Er zijn verschillende groepen met variaties, die mede bepaald worden door beschavings- en cultuurniveau. Te onderscheiden vallen vormen van tijdelijken aard, o.a. in verband met leeftijd (bijv. rijpingsjaren) en verkeerde milieu-invloeden, daarnaast van blijvenden aard. Naast moeilijkheden over het geheele terrein vindt men moeilijkheden op een of eenige gebieden: verstandelijk (bijv. domheid, achterlijkheid in verschillende graden), karaktermoeilijkheden, psychopathie, hysterie, epilepsie, doofstomheid, blindheid, spraakgebreken, lichamelijke gebreken, onsociaal gedrag, onevenwichtigheid, ontmoedigd zijn, angst, sterke drift, ziekelijke fantasie, nervositeit, kleptomanie, enz.
Oorzaken. Gebrekkige aanleg onder invloed van erfelijke factoren. Milieu: te strenge of te weeke opvoeding, verkeerd voorbeeld, verwaarloozing, moeilijkheden in onderwijs en beroep (bijv. doordat het kind hier een voor zijn capaciteiten te zware taak heeft), gebrek aan inzicht in leeftijdseigenaardigheden, verleiding, enz. Lichamelijk: lichamelijke gebreken, verschillende ziekten, lichamelijk infantilisme, intoxicaties, ondervoeding, voortdurende oververmoeidheid, enz.
Verschijnselen. Deze laten zich bij het sterk uiteenloopen van oorzaken en vormen moeilijk beschrijven. Ontmoediging, prikkelbaarheid, passiviteit, recalcitrant optreden, verzet, opstandigheid, agressiviteit, weerspannigheid en absolute weigering om eenige leiding nog langer te aanvaarden zijn onder meer voorkomende uitingen.
Behandeling.
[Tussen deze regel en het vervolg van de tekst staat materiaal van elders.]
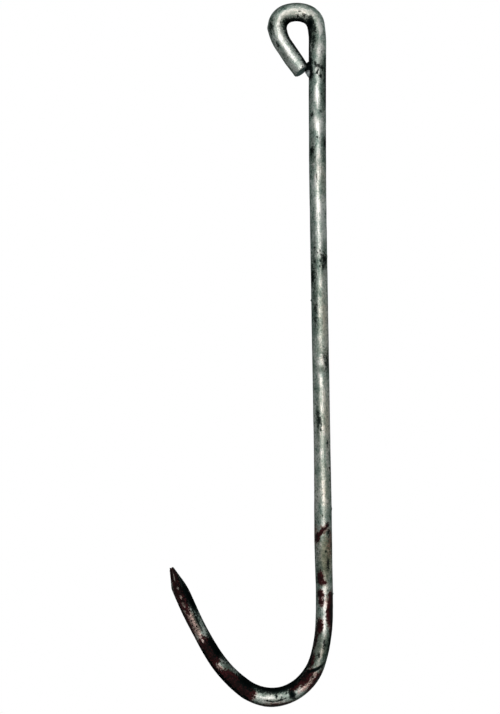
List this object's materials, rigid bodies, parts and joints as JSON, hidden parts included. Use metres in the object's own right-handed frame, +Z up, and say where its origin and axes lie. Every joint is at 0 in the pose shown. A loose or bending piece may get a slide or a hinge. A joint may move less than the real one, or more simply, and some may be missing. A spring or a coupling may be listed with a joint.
{
  "type": "meat hook",
  "caption": "Long meat hook of round steel bar, with a closed eye at the top to hang by, a straight shank and an open hook that is drawn out to a ground point.",
  "frame": {"origin": "the seat at the top of the inside of the eye, at the middle of the bar's thickness, where the hook bears on what carries it", "axes": "+Z up, as the hook hangs. The hook lies in the XZ plane, with the shank on the +X side of the eye and the point on the -X side. +Y goes through the eye."},
  "size_m": [0.0975, 0.01, 0.4171],
  "materials": {
    "bar_steel": "worn zinc-grey steel, satin, with grime and dried stains",
    "weld_metal": "dull weld metal with burnt scale"
  },
  "bodies": {
    "root": {"hook_bar": "bar_steel", "eye_weld": "weld_metal"}
  },
  "joints": []
}
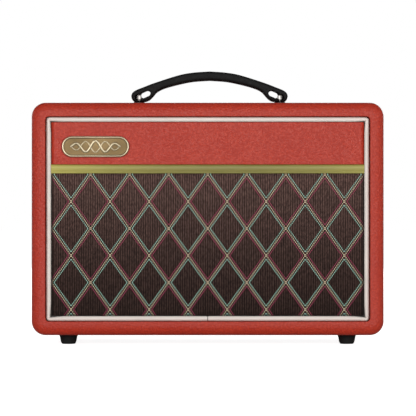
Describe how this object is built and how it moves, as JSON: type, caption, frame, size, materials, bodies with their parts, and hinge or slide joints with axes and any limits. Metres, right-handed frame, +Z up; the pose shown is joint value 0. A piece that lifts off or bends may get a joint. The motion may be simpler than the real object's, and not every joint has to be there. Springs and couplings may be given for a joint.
{
  "type": "guitar amplifier",
  "caption": "Small combo guitar amplifier: vinyl-covered box, diamond grille cloth, gold bead, piping, strap handle, top controls, open back.",
  "frame": {"origin": "middle of the footprint, on the surface that the feet stand on", "axes": "+Z up, -Y out of the grille cloth, +X to the right seen from the front"},
  "size_m": [0.38, 0.17, 0.2973],
  "materials": {
    "red_vinyl": "satin",
    "grille_cloth": "matte",
    "gold_trim": "gloss",
    "white_piping": "satin",
    "badge_gold": "satin",
    "bare_board": "matte",
    "black_vinyl": "satin",
    "black_rubber": "matte",
    "chrome": "polished",
    "plated_steel": "satin",
    "black_steel": "satin",
    "ferrite": "matte",
    "black_plastic": "satin",
    "cone_paper": "matte",
    "spider_cloth": "matte",
    "copper": "satin",
    "circuit_green": "satin",
    "aluminium": "satin",
    "lamp_red": "gloss"
  },
  "bodies": {
    "cabinet": {"back_panel": "black_vinyl", "badge": "badge_gold", "baffle_board": "bare_board", "bass_pot_body": "plated_steel", "cabinet_shell": "red_vinyl", "channel_switch": "black_plastic", "chassis": "black_steel", "circuit_board": "circuit_green", "cleat_front_left": "bare_board", "cleat_front_right": "bare_board", "cleat_rear_left": "bare_board", "cleat_rear_right": "bare_board", "cone_spider": "spider_cloth", "cone_surround": "black_rubber", "fascia_panel": "red_vinyl", "foot_front_left": "black_rubber", "foot_front_right": "black_rubber", "foot_rear_left": "black_rubber", "foot_rear_right": "black_rubber", "gain_pot_body": "plated_steel", "gold_trim_strip": "gold_trim", "grille_cloth": "grille_cloth", "handle_nut_left": "plated_steel", "handle_nut_right": "plated_steel", "handle_seat_left": "black_plastic", "handle_seat_right": "black_plastic", "handle_stud_left": "chrome", "handle_stud_right": "chrome", "heatsink": "aluminium", "input_jack": "black_plastic", "mains_inlet": "black_plastic", "phones_jack": "black_plastic", "power_lamp": "lamp_red", "power_switch": "black_plastic", "smoothing_capacitor": "black_plastic", "speaker_basket": "black_steel", "speaker_cable": "black_plastic", "speaker_magnet": "ferrite", "speaker_terminal": "black_plastic", "speaker_top_plate": "plated_steel", "speaker_yoke": "plated_steel", "transformer_core": "plated_steel", "transformer_winding": "copper", "treble_pot_body": "plated_steel", "volume_pot_body": "plated_steel", "white_piping": "white_piping"},
    "handle": {"handle_strap": "black_rubber"},
    "speaker_cone": {"speaker_cone": "cone_paper", "dust_cap": "cone_paper", "voice_coil": "copper"},
    "channel_button": {"channel_button": "black_plastic"},
    "power_rocker": {"power_rocker": "black_plastic"},
    "gain_knob": {"gain_shaft": "aluminium", "gain_knob": "black_plastic"},
    "treble_knob": {"treble_shaft": "aluminium", "treble_knob": "black_plastic"},
    "bass_knob": {"bass_shaft": "aluminium", "bass_knob": "black_plastic"},
    "volume_knob": {"volume_shaft": "aluminium", "volume_knob": "black_plastic"}
  },
  "joints": [
    {"name": "handle_lift", "type": "slide", "parent": "cabinet", "child": "handle", "axis": [0, 0, 1], "range_m": [0, 0.0015]},
    {"name": "gain_turn", "type": "hinge", "parent": "cabinet", "child": "gain_knob", "pos_m": [-0.096, 0.041, 0.2508], "axis": [0, 0, -1], "range_deg": [-150, 150]},
    {"name": "treble_turn", "type": "hinge", "parent": "cabinet", "child": "treble_knob", "pos_m": [-0.04, 0.041, 0.2508], "axis": [0, 0, -1], "range_deg": [-150, 150]},
    {"name": "bass_turn", "type": "hinge", "parent": "cabinet", "child": "bass_knob", "pos_m": [0.002, 0.041, 0.2508], "axis": [0, 0, -1], "range_deg": [-150, 150]},
    {"name": "volume_turn", "type": "hinge", "parent": "cabinet", "child": "volume_knob", "pos_m": [0.044, 0.041, 0.2508], "axis": [0, 0, -1], "range_deg": [-150, 150]},
    {"name": "channel_press", "type": "slide", "parent": "cabinet", "child": "channel_button", "axis": [0, 0, -1], "range_m": [0, 0.003], "stiffness_N_per_m": 500},
    {"name": "power_rock", "type": "hinge", "parent": "cabinet", "child": "power_rocker", "pos_m": [0.142, 0.041, 0.243], "axis": [1, 0, 0], "range_deg": [0, 18]},
    {"name": "cone_stroke", "type": "slide", "parent": "cabinet", "child": "speaker_cone", "axis": [0, 1, 0], "range_m": [-0.0015, 0.0015], "stiffness_N_per_m": 3000, "deforming": ["cone_surround", "cone_spider"]}
  ]
}
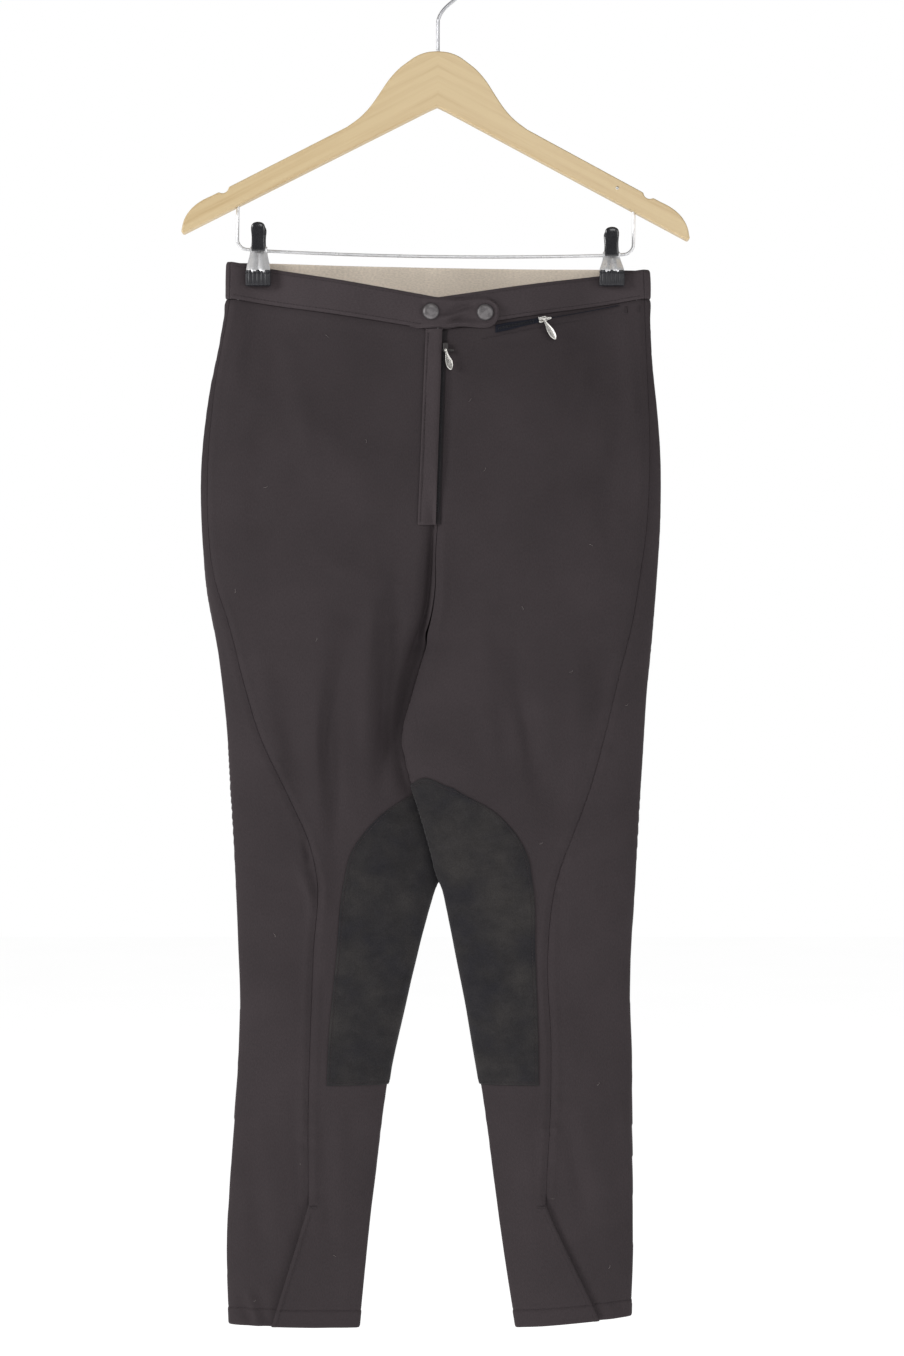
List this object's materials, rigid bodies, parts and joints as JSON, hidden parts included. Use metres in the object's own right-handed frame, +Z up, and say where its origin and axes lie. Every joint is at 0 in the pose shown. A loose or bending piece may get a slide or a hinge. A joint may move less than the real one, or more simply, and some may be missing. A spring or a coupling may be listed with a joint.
{
  "type": "riding breeches on clip hanger",
  "caption": "Slim riding breeches with a mid waist, curved outseams, suede knee patches and lapped ankle vents, hung by clips from a wooden hanger with a wire hook.",
  "frame": {"origin": "inner top of the hanger's hook, where a rail holds it", "axes": "+Z up, -Y out of the front of the breeches, +X to the viewer's right"},
  "size_m": [0.4449, 0.0636, 1.207],
  "materials": {
    "cloth": "stretch cloth with a fine twill and a soft sheen",
    "band_cloth": "the same cloth, doubled",
    "facing": "smooth beige facing",
    "suede": "napped suede",
    "zip_tape": "woven tape",
    "snap_metal": "satin enamel",
    "zip_metal": "nickel plate",
    "hanger_wood": "clear satin varnish",
    "hanger_wire": "polished",
    "clip_coating": "dipped coating"
  },
  "bodies": {
    "breeches": {"front_panel_left": "cloth", "front_panel_right": "cloth", "back_panel_left": "cloth", "back_panel_right": "cloth", "fly_placket": "cloth", "waistband_front_left": "band_cloth", "waistband_front_right": "band_cloth", "waistband_back": "band_cloth", "waist_tab": "band_cloth", "waistband_facing": "facing", "knee_patch_left": "suede", "knee_patch_right": "suede", "fly_zip_tape": "zip_tape", "pocket_zip_tape": "zip_tape", "snap_left": "snap_metal", "snap_right": "snap_metal", "fly_slider": "zip_metal", "pocket_slider": "zip_metal", "hanger_arms": "hanger_wood", "hanger_hook": "hanger_wire", "trouser_bar": "hanger_wire", "clip_left_body": "hanger_wire", "clip_left_grip_front": "clip_coating", "clip_left_grip_back": "clip_coating", "clip_left_pad_front": "clip_coating", "clip_left_pad_back": "clip_coating", "clip_right_body": "hanger_wire", "clip_right_grip_front": "clip_coating", "clip_right_grip_back": "clip_coating", "clip_right_pad_front": "clip_coating", "clip_right_pad_back": "clip_coating"},
    "fly_tab": {"fly_pull": "zip_metal"},
    "pocket_tab": {"pocket_pull": "zip_metal"}
  },
  "joints": [
    {"name": "fly_tab_swing", "type": "hinge", "parent": "breeches", "child": "fly_tab", "pos_m": [0.0068, -0.0305, -0.35124], "axis": [-1, -0.0005, 0], "range_deg": [0, 120]},
    {"name": "pocket_tab_swing", "type": "hinge", "parent": "breeches", "child": "pocket_tab", "pos_m": [0.09183, -0.02419, -0.32381], "axis": [-0.9535, -0.22, -0.2059], "range_deg": [0, 120]}
  ]
}
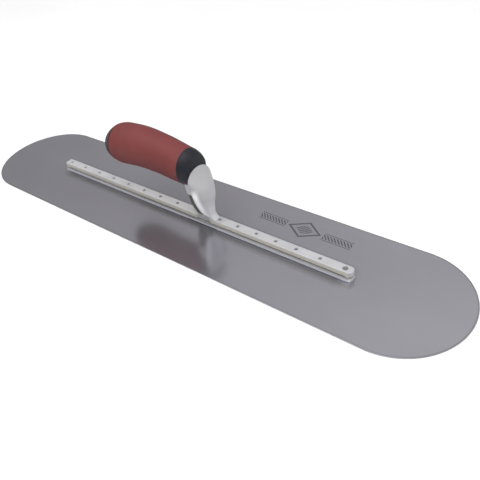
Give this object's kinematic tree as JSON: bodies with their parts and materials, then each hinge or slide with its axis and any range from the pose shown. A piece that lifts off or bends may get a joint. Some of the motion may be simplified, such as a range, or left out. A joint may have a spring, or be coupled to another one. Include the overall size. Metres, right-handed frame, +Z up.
{
  "type": "finishing trowel",
  "caption": "Long flat finishing trowel with fully rounded blade ends, a studded mounting bar, a curved metal shank and a soft moulded grip set parallel above the blade.",
  "frame": {"origin": "centre of the blade's flat working face, on its underside", "axes": "+X along the blade toward the toe, away from the free end of the handle; +Y to the left seen from the heel; +Z up, out of the back of the blade toward the handle"},
  "size_m": [0.6096, 0.127, 0.0938],
  "materials": {
    "blade_steel": "satin, finely polished along its length",
    "cast_aluminium": "tumbled satin casting",
    "stud_steel": "peened and ground flush",
    "soft_grip": "matte, finely grained",
    "hard_plastic": "soft gloss",
    "zinc_steel": "zinc plated"
  },
  "bodies": {
    "root": {"blade": "blade_steel", "mounting": "cast_aluminium", "stud_01": "stud_steel", "stud_02": "stud_steel", "stud_03": "stud_steel", "stud_04": "stud_steel", "stud_05": "stud_steel", "stud_06": "stud_steel", "stud_07": "stud_steel", "stud_08": "stud_steel", "stud_09": "stud_steel", "stud_10": "stud_steel", "stud_11": "stud_steel", "stud_12": "stud_steel", "stud_13": "stud_steel", "stud_14": "stud_steel", "stud_15": "stud_steel", "handle_core": "hard_plastic", "grip_sleeve": "soft_grip", "end_cap": "hard_plastic", "tie_rod": "zinc_steel", "rod_washer": "zinc_steel", "rod_nut": "zinc_steel"}
  },
  "joints": []
}
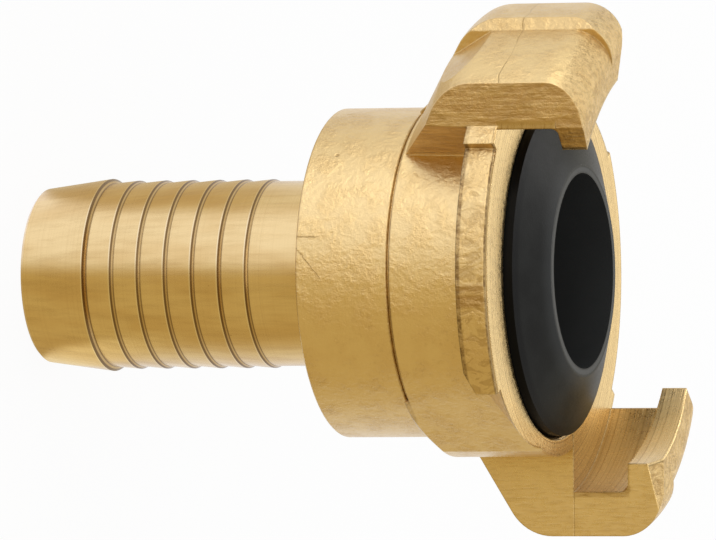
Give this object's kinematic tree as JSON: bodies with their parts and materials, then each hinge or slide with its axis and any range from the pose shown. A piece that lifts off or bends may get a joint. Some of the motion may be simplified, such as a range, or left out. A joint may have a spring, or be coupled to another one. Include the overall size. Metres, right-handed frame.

Deskundige voorlichting en leiding van paedagoog en medicus en heilpaedagogische behandeling kunnen van groote beteekenis zijn. Op hoe jongeren leeftijd, met des te meer kans op succes. Indien het milieu niet kan veranderen, zal meermalen overplaatsing naar een andere omgeving overwogen moeten worden. Goede beroepskeuze-voorlichting en verstandige keuze van geëigend onderwijs kunnen veel moeilijkheden voorkomen.
Lit.: Ch. Bühler, Kindheid und Jugcnd (1931); R. Allers, Das Werden der sittlichen Person (1930; Ned. vert.: Karakterkunde en Karaktervorming, 1931; Katholiek); L. Bopp, Allg. Heilpädagogik (1930; Katholiek); O. Tumlirz, Pädag.
Psychologie (1930); H. Hanselmann, Einführung in die Heilpädagogik (1933); I. C. van Houte en G. J. Vos, Moeilijke Kinderen (1929); W. Cimbal, Die Neurosen des Kindesalters mit bes.
Berücksichtigung von Lernschwache und Schwachsinnigkeit (1927); A. Homburger, Vorlesungen über Psychopathologie des Kindesalters (1926); Th. Ziehen, Die Geisteskrankheiten des Kindesalters (1926); Kronfeld, Psychotherapie (1925); Heller, Grundr. der Heilpädagogik (1925); lit.
der psychanalytische en individual-psychologische richtingen.